**What you are asked to do**
Starting with the first line and ending with the line that holds "ROUND, SQUARE = 40, 4", repeat the material exactly.
═══ Entries provided ═══
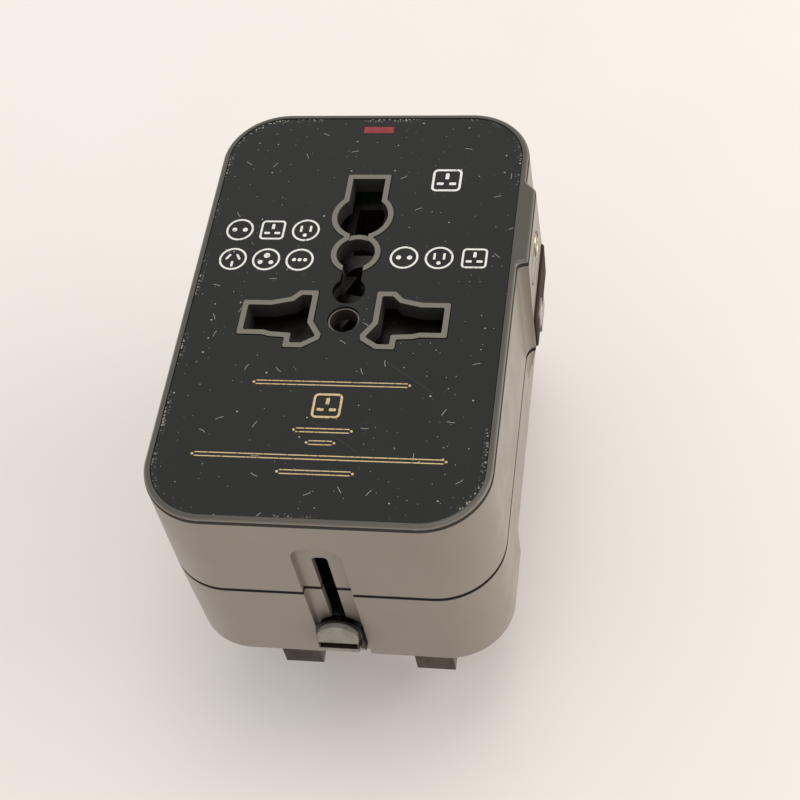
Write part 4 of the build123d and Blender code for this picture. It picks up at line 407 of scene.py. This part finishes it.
wear(gloss_sheet, "face_panel")


# Lamp and its window: red acrylic. The window is a light pipe, polished flush with the panel.
# Fine ripples from moulding and a cloudy core break up its gloss.
red_acrylic, tree, skin, place = new_finish("red_acrylic_light_pipe", ior=1.49)
skin.inputs["Transmission Weight"].default_value = 0.15
core_cloud = add(tree, "TexNoise", {"Vector": place, "Scale": 1 / (1.8 * MM), "Detail": 3})
colour = add(tree, "Mix", {0: core_cloud, 6: linear("862830"), 7: linear("a83a3e")}, data_type="RGBA")
shine = add(tree, "MapRange", {0: core_cloud, 3: 0.14, 4: 0.28})
ripple = add(tree, "TexNoise", {"Vector": place, "Scale": 1 / (0.5 * MM)})
relief = add(tree, "Bump", {"Height": ripple, "Distance": 0.02 * MM, "Strength": 0.3})
fill(tree, skin, {"Base Color": colour, "Roughness": shine, "Normal": relief})
wear(red_acrylic, "lamp_lens", "lamp")


# White printed marks: screen-printed plug faces beside the socket, each sign in its own ring
# or softened square. The ink lies 0.03 mm thick on the panel and is a little worn.
INK_T, PLUG_R, STROKE = 0.03 * MM, 2.2, 0.32
ROUND, SQUARE = 40, 4


def ink_bar(x, y, width, height, turn=0.0):
    """The face of a bar of ink with round corners, centred on a place given in millimetres."""
    bpy.ops.mesh.primitive_plane_add(size=1, location=(x * MM, y * MM, PANEL_TOP), rotation=(0, 0, turn))
    bpy.context.object.scale = (width * MM, height * MM, 1)
    bpy.ops.object.transform_apply()
    bpy.ops.object.mode_set(mode="EDIT")
    bpy.ops.mesh.select_all(action="SELECT")
    bpy.ops.mesh.bevel(offset=0.3 * min(width, height) * MM, segments=3, affect="VERTICES")
    bpy.ops.object.mode_set(mode="OBJECT")
    return bpy.context.object


def ink_spot(x, y, radius):
    """The face of a round spot of ink."""
    bpy.ops.mesh.primitive_circle_add(vertices=28, radius=radius * MM, fill_type="NGON",
                                      location=(x * MM, y * MM, PANEL_TOP))
    bpy.ops.object.transform_apply()
    return bpy.context.object


def ink_outline(x, y, radius, stroke, corners):
    """The face of a closed line of ink: round with many corners, a softened square with four."""
    bpy.ops.mesh.primitive_circle_add(vertices=corners, radius=radius * MM, fill_type="NGON",
                                      location=(x * MM, y * MM, PANEL_TOP),
                                      rotation=(0, 0, math.pi / 4 if corners == SQUARE else 0))
    bpy.ops.object.transform_apply()
    bpy.ops.object.mode_set(mode="EDIT")
    bpy.ops.mesh.select_all(action="SELECT")
    if corners == SQUARE:
        bpy.ops.mesh.bevel(offset=0.25 * radius * MM, segments=5, affect="VERTICES")
        bpy.ops.mesh.select_all(action="SELECT")
    bpy.ops.mesh.inset(thickness=stroke * MM)
    bpy.ops.mesh.delete(type="FACE")
    bpy.ops.object.mode_set(mode="OBJECT")
    return bpy.context.object


def two_round(x, y):
    """Plug face with two round pins."""
    pins = [ink_spot(x + side * 0.85, y, 0.4) for side in (-1, 1)]
    return [ink_outline(x, y, PLUG_R, STROKE, ROUND)] + pins


def three_flat(x, y, size=1.0):
    """Plug face with one upright and two level flat pins, in a softened square."""
    return [
        ink_outline(x, y, 1.25 * PLUG_R * size, STROKE * size, SQUARE),
        ink_bar(x, y + 0.7 * size, 0.48 * size, 1.05 * size),
        ink_bar(x - 0.82 * size, y - 0.62 * size, 0.92 * size, 0.44 * size),
        ink_bar(x + 0.82 * size, y - 0.62 * size, 0.92 * size, 0.44 * size),
    ]


def two_upright(x, y):
    """Plug face with two upright blades over a round earth pin."""
    blades = [ink_bar(x + side * 0.75, y + 0.3, 0.36, 1.25) for side in (-1, 1)]
    return [ink_outline(x, y, PLUG_R, STROKE, ROUND), ink_spot(x, y - 1.0, 0.34)] + blades


def three_slanted(x, y):
    """Plug face with two slanted blades over an upright one."""
    slant = math.radians(30)
    blades = [ink_bar(x + side * 0.8, y + 0.42, 0.36, 1.2, side * slant) for side in (-1, 1)]
    return [ink_outline(x, y, PLUG_R, STROKE, ROUND), ink_bar(x, y - 1.0, 0.36, 1.05)] + blades


def three_round(x, y):
    """Plug face with three round pins, the earth pin larger."""
    pins = [ink_spot(x + side * 0.86, y - 0.58, 0.38) for side in (-1, 1)]
    return [ink_outline(x, y, PLUG_R, STROKE, ROUND), ink_spot(x, y + 0.78, 0.5)] + pins


def three_in_line(x, y):
    """Plug face with three small round pins in a row."""
    pins = [ink_spot(x + step * 0.88, y, 0.32) for step in (-1, 0, 1)]
    return [ink_outline(x, y, PLUG_R, STROKE, ROUND)] + pins


def one_print(name, marks, ink):
    """Join the marks of one ink, give them their thickness and leave them on the case."""
    bpy.ops.object.select_all(action="DESELECT")
    for mark in marks:
        mark.select_set(True)
    bpy.context.view_layer.objects.active = marks[0]
    bpy.ops.object.join()
    sheet = bpy.context.object
    sheet.name = name
    bpy.ops.object.modifier_add(type="SOLIDIFY")
    sheet.modifiers[0].thickness, sheet.modifiers[0].offset = INK_T, 1
    bpy.ops.object.modifier_apply(modifier=sheet.modifiers[0].name)
    sheet.data.materials.append(ink)
    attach(sheet, "case")


white_ink, tree, skin, place = new_finish("white_screen_print_ink")
thinning = add(tree, "TexNoise", {"Vector": place, "Scale": 1 / (0.5 * MM), "Detail": 4})
cover = add(tree, "MapRange", {0: thinning, 1: 0.3, 2: 0.42})
colour = add(tree, "Mix", {0: cover, 6: linear("8d8c84"), 7: linear("e9e7df")}, data_type="RGBA")
shine = add(tree, "MapRange", {0: cover, 3: 0.3, 4: 0.5})
screen = add(tree, "TexNoise", {"Vector": place, "Scale": 1 / (0.15 * MM)})
relief = add(tree, "Bump", {"Height": screen, "Distance": 0.01 * MM, "Strength": 0.2})
fill(tree, skin, {"Base Color": colour, "Roughness": shine, "Normal": relief})

white = []
for column, row, plug_face in (
    (-19.2, 13.9, two_round), (-13.9, 13.9, three_flat), (-8.6, 13.9, two_upright),
    (-19.2, 7.9, three_slanted), (-13.9, 7.9, three_round), (-8.6, 7.9, three_in_line),
    (7.6, 8.6, two_round), (13.0, 8.6, two_upright), (18.4, 8.6, three_flat),
):
    white += plug_face(column, row)
white += three_flat(12.4, 24.6, 1.2)
one_print("white_marks", white, white_ink)


# Gold printed marks: thin double rules and a boxed socket sign below the holes.
# The ink holds brass flake, so it is partly metallic, and it has worn thin in places.
RULE_T, RULE_GAP, RULE_SHORT, END_SPOT_R = 0.17, 0.62, 0.6, 0.2
gold_ink, tree, skin, place = new_finish("gold_flake_print_ink", metallic=0.35)
thinning = add(tree, "TexNoise", {"Vector": place, "Scale": 1 / (0.4 * MM), "Detail": 4})
cover = add(tree, "MapRange", {0: thinning, 1: 0.32, 2: 0.45})
colour = add(tree, "Mix", {0: cover, 6: linear("75623f"), 7: linear("d6bd8d")}, data_type="RGBA")
shine = add(tree, "MapRange", {0: cover, 3: 0.5, 4: 0.35})
flake = add(tree, "TexNoise", {"Vector": place, "Scale": 1 / (0.15 * MM)})
relief = add(tree, "Bump", {"Height": flake, "Distance": 0.01 * MM, "Strength": 0.3})
fill(tree, skin, {"Base Color": colour, "Roughness": shine, "Normal": relief})

gold = three_flat(0, -19.3, 1.1)
for row, half_width in ((-15.4, 11.5), (-23.6, 4.2), (-25.7, 2.0), (-28.2, 18.2), (-30.7, 5.4)):
    for side in (-1, 1):
        gold.append(ink_bar(0, row + side * RULE_GAP / 2, 2 * half_width - RULE_SHORT, RULE_T))
        gold.append(ink_spot(side * half_width, row, END_SPOT_R))
one_print("gold_marks", gold, gold_ink)


# Ring on the hump: a gilt wire pressed into the oval groove beside the American plug's knob.
# Its plating has rubbed through in places, so it glints unevenly.
hump_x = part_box("front_shell")[1][0]
OVAL_LONG, OVAL_HIGH, GROOVE_W, WIRE_R, WIRE_SUNK = 10.0, 4.4, 0.45, 0.2, 0.06
OVAL_AT = (hump_x - WIRE_SUNK * MM, 14.35 * MM, 31.6 * MM)
bpy.ops.mesh.primitive_circle_add(vertices=64, radius=(OVAL_HIGH - GROOVE_W) / 2 * MM, location=OVAL_AT,
                                  rotation=(0, math.pi / 2, 0))
bpy.ops.object.transform_apply()
hump_ring = bpy.context.object
hump_ring.name = "hump_ring"
for vertex in hump_ring.data.vertices:
    vertex.select = vertex.co.y > OVAL_AT[1]
bpy.ops.object.mode_set(mode="EDIT")
for way in (1, -1):
    bpy.ops.transform.translate(value=(0, way * (OVAL_LONG - OVAL_HIGH) / 2 * MM, 0))
    bpy.ops.mesh.select_all(action="INVERT")
bpy.ops.object.mode_set(mode="OBJECT")
bpy.ops.object.convert(target="CURVE")
hump_ring.data.bevel_depth = WIRE_R * MM
hump_ring.data.bevel_resolution = 3
bpy.ops.object.convert(target="MESH")
bpy.ops.object.shade_smooth()

gilt, tree, skin, place = new_finish("worn_gilt_wire", metallic=1.0)
bare = add(tree, "TexNoise", {"Vector": place, "Scale": 1 / (2.2 * MM), "Detail": 2})
plated = add(tree, "MapRange", {0: bare, 1: 0.42, 2: 0.58})
colour = add(tree, "Mix", {0: plated, 6: linear("6b5f47"), 7: linear("f2e0b4")}, data_type="RGBA")
shine = add(tree, "MapRange", {0: plated, 3: 0.4, 4: 0.16})
dents = add(tree, "TexNoise", {"Vector": place, "Scale": 1 / (0.3 * MM)})
relief = add(tree, "Bump", {"Height": dents, "Distance": 0.03 * MM, "Strength": 0.5})
fill(tree, skin, {"Base Color": colour, "Roughness": shine, "Normal": relief})
hump_ring.data.materials.append(gilt)
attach(hump_ring, "case")


# Table: a plain pale sheet of matt card just under the tip of the longest pin, with very faint
# fibres. It runs far enough to fill the view.
TABLE_SIZE, TABLE_GAP = 6.0, 0.02 * MM
table_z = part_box("uk_earth_pin")[0][2] - TABLE_GAP
bpy.ops.mesh.primitive_plane_add(size=TABLE_SIZE, location=(0, 0, table_z))
table = bpy.context.object
table.name = "table_top"
card, tree, skin, place = new_finish("pale_matt_card")
tint = add(tree, "TexNoise", {"Vector": place, "Scale": 1 / (90 * MM), "Detail": 3})
colour = add(tree, "Mix", {0: tint, 6: linear("f6f0ea"), 7: linear("efe9e2")}, data_type="RGBA")
fibre = add(tree, "TexNoise", {"Vector": place, "Scale": 1 / (0.6 * MM), "Detail": 2})
shine = add(tree, "MapRange", {0: fibre, 3: 0.85, 4: 0.95})
relief = add(tree, "Bump", {"Height": fibre, "Distance": 0.02 * MM, "Strength": 0.1})
fill(tree, skin, {"Base Color": colour, "Roughness": shine, "Normal": relief})
table.data.materials.append(card)


# Light: a bright white room on all sides, a soft lamp high up behind the object, out of the
# line in which the panel would mirror it, and a window low on the right.
world = bpy.context.scene.world or bpy.data.worlds.new("room")
bpy.context.scene.world = world
world.use_nodes = True
room_light = world.node_tree.nodes["Background"]
room_light.inputs["Color"].default_value = linear("ffffff")
room_light.inputs["Strength"].default_value = 0.75

for name, at, size, power in (
    ("lamp_above", (0.1, 0.2, 1.15), 0.5, 2.6),
    ("window_right", (0.95, 0.1, 0.5), 0.8, 4.0),
):
    bpy.ops.object.light_add(type="AREA", location=at)
    soft_lamp = bpy.context.object
    soft_lamp.name = name
    soft_lamp.data.size, soft_lamp.data.energy = size, power
    soft_lamp.data.color = linear("fffaf4")[:3]
    soft_lamp.rotation_euler = (-Vector(at)).to_track_quat("-Z", "Y").to_euler()

# Camera: where the photograph was taken from, with the lens and shift that bring the case's
# corners to the same places in the picture.
EYE = Vector((51.386, -146.755, 219.745)) * MM
FORWARD = Vector((-0.17538, 0.57055, -0.80232))
DOWN = Vector((0.02758, -0.81178, -0.58331))
RIGHT = Vector((0.98411, 0.12443, -0.12663))
FOCAL, SENSOR, SHIFT_X, SHIFT_Y = 71.74, 36, -0.01125, -0.0024
bpy.ops.object.camera_add()
eye = bpy.context.object
eye.name = "photo_camera"
eye.matrix_world = Matrix.Translation(EYE) @ Matrix((RIGHT, -DOWN, -FORWARD)).transposed().to_4x4()
eye.data.lens, eye.data.sensor_width, eye.data.sensor_fit = FOCAL, SENSOR, "AUTO"
eye.data.shift_x, eye.data.shift_y = SHIFT_X, SHIFT_Y
eye.data.clip_start = 0.01
bpy.context.scene.camera = eye
bpy.context.scene.view_settings.view_transform = "Standard"
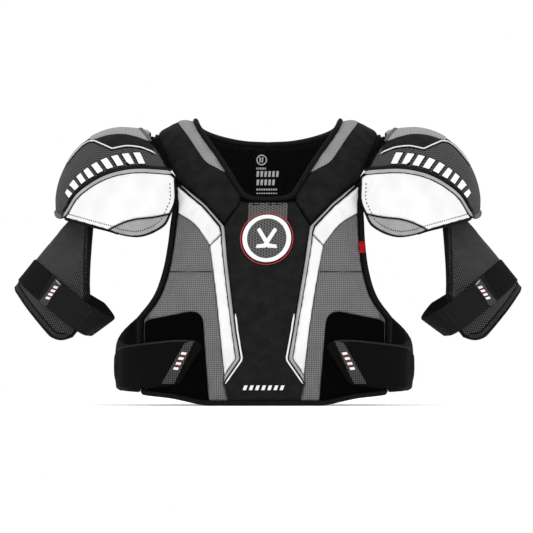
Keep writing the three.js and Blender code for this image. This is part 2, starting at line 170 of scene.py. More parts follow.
═══
**Written answer**
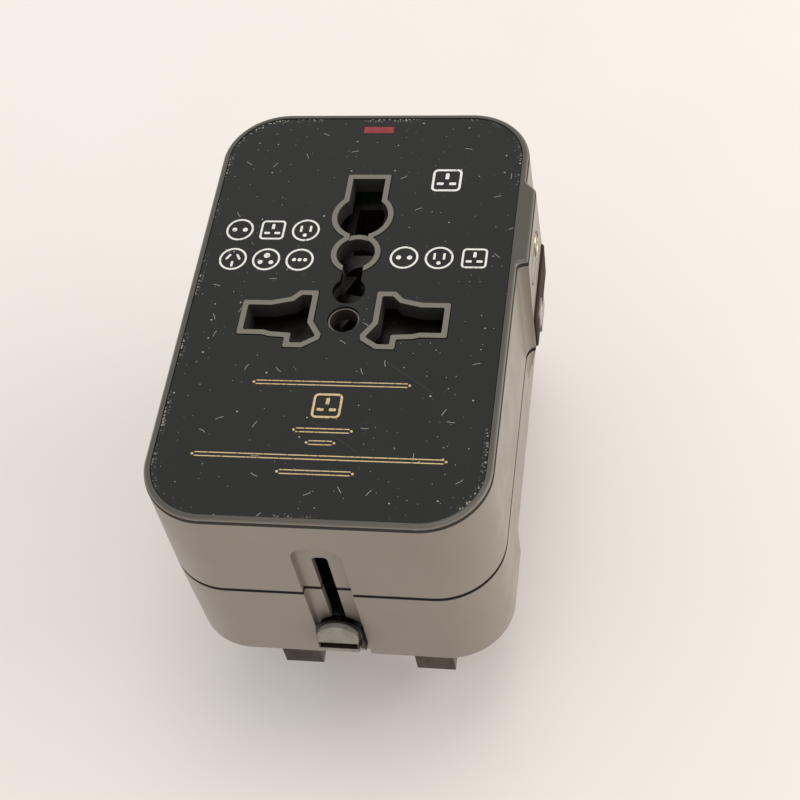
Write part 4 of the build123d and Blender code for this picture. It picks up at line 407 of scene.py. This part finishes it.
wear(gloss_sheet, "face_panel")


# Lamp and its window: red acrylic. The window is a light pipe, polished flush with the panel.
# Fine ripples from moulding and a cloudy core break up its gloss.
red_acrylic, tree, skin, place = new_finish("red_acrylic_light_pipe", ior=1.49)
skin.inputs["Transmission Weight"].default_value = 0.15
core_cloud = add(tree, "TexNoise", {"Vector": place, "Scale": 1 / (1.8 * MM), "Detail": 3})
colour = add(tree, "Mix", {0: core_cloud, 6: linear("862830"), 7: linear("a83a3e")}, data_type="RGBA")
shine = add(tree, "MapRange", {0: core_cloud, 3: 0.14, 4: 0.28})
ripple = add(tree, "TexNoise", {"Vector": place, "Scale": 1 / (0.5 * MM)})
relief = add(tree, "Bump", {"Height": ripple, "Distance": 0.02 * MM, "Strength": 0.3})
fill(tree, skin, {"Base Color": colour, "Roughness": shine, "Normal": relief})
wear(red_acrylic, "lamp_lens", "lamp")


# White printed marks: screen-printed plug faces beside the socket, each sign in its own ring
# or softened square. The ink lies 0.03 mm thick on the panel and is a little worn.
INK_T, PLUG_R, STROKE = 0.03 * MM, 2.2, 0.32
ROUND, SQUARE = 40, 4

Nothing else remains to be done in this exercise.